Written task
Give back exactly the lines that run from the line containing "Describe how this" through the end of the listing below. Leave out every other line.

(Structured object records)
"""

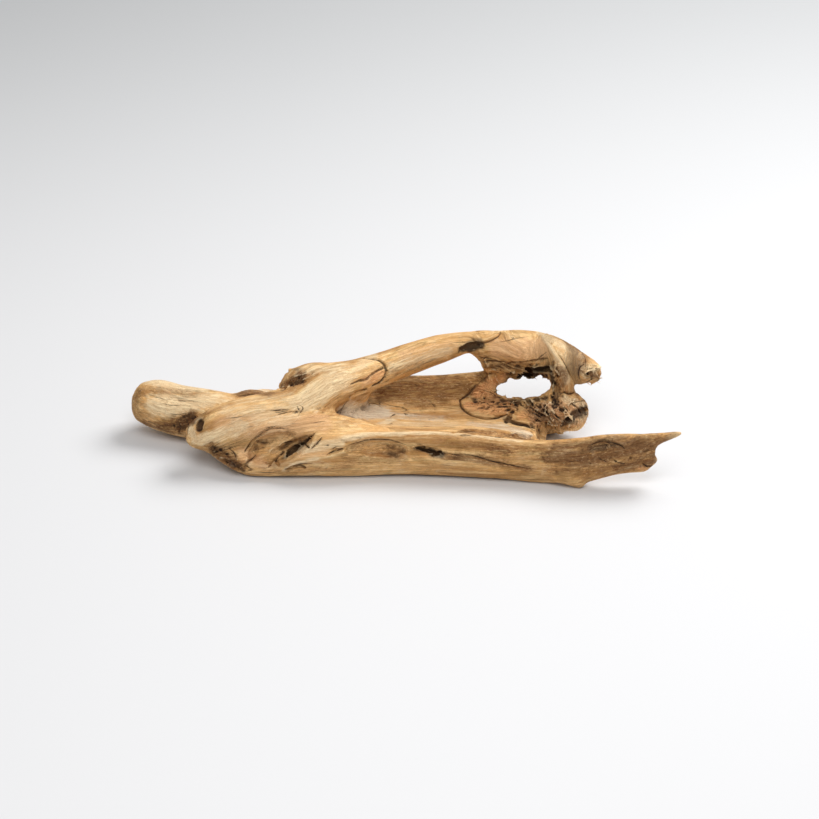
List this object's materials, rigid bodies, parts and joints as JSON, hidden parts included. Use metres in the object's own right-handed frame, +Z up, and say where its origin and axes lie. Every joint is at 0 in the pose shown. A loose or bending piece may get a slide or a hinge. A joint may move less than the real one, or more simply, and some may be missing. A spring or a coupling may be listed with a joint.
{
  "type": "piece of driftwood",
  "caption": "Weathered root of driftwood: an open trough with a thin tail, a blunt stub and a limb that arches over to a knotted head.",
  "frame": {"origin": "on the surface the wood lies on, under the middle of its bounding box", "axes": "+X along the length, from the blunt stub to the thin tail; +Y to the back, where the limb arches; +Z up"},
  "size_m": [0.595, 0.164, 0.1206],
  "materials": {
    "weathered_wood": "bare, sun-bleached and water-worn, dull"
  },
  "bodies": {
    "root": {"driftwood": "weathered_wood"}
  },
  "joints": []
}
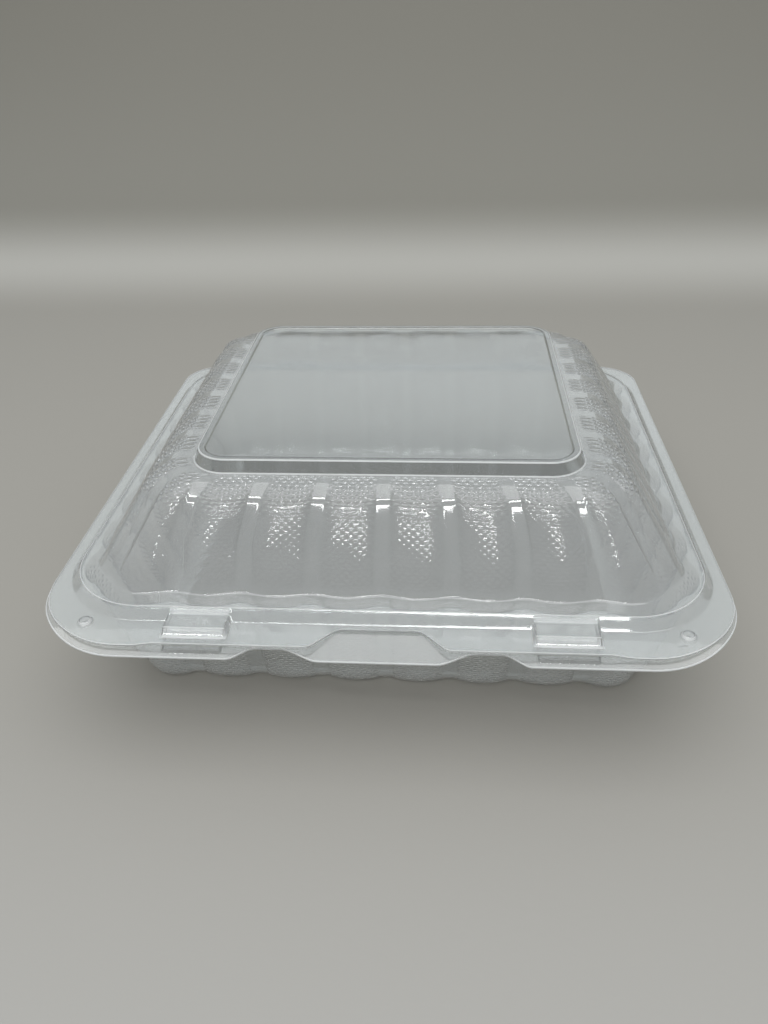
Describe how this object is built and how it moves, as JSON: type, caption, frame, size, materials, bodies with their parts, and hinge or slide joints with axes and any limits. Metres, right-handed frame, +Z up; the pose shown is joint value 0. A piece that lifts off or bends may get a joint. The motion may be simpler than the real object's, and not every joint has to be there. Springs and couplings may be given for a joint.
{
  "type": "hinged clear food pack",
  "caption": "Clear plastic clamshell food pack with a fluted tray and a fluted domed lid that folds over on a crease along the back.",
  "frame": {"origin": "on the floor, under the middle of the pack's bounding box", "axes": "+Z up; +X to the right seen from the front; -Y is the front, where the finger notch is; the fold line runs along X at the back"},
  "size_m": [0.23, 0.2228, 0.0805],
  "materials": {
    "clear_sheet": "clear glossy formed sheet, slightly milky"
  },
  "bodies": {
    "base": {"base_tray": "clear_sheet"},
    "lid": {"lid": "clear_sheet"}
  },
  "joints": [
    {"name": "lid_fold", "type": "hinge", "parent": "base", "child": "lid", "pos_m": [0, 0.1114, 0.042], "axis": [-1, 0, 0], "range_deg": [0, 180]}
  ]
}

"""

Result of this exercise
Describe how this object is built and how it moves, as JSON: type, caption, frame, size, materials, bodies with their parts, and hinge or slide joints with axes and any limits. Metres, right-handed frame, +Z up; the pose shown is joint value 0. A piece that lifts off or bends may get a joint. The motion may be simpler than the real object's, and not every joint has to be there. Springs and couplings may be given for a joint.
{
  "type": "hinged clear food pack",
  "caption": "Clear plastic clamshell food pack with a fluted tray and a fluted domed lid that folds over on a crease along the back.",
  "frame": {"origin": "on the floor, under the middle of the pack's bounding box", "axes": "+Z up; +X to the right seen from the front; -Y is the front, where the finger notch is; the fold line runs along X at the back"},
  "size_m": [0.23, 0.2228, 0.0805],
  "materials": {
    "clear_sheet": "clear glossy formed sheet, slightly milky"
  },
  "bodies": {
    "base": {"base_tray": "clear_sheet"},
    "lid": {"lid": "clear_sheet"}
  },
  "joints": [
    {"name": "lid_fold", "type": "hinge", "parent": "base", "child": "lid", "pos_m": [0, 0.1114, 0.042], "axis": [-1, 0, 0], "range_deg": [0, 180]}
  ]
}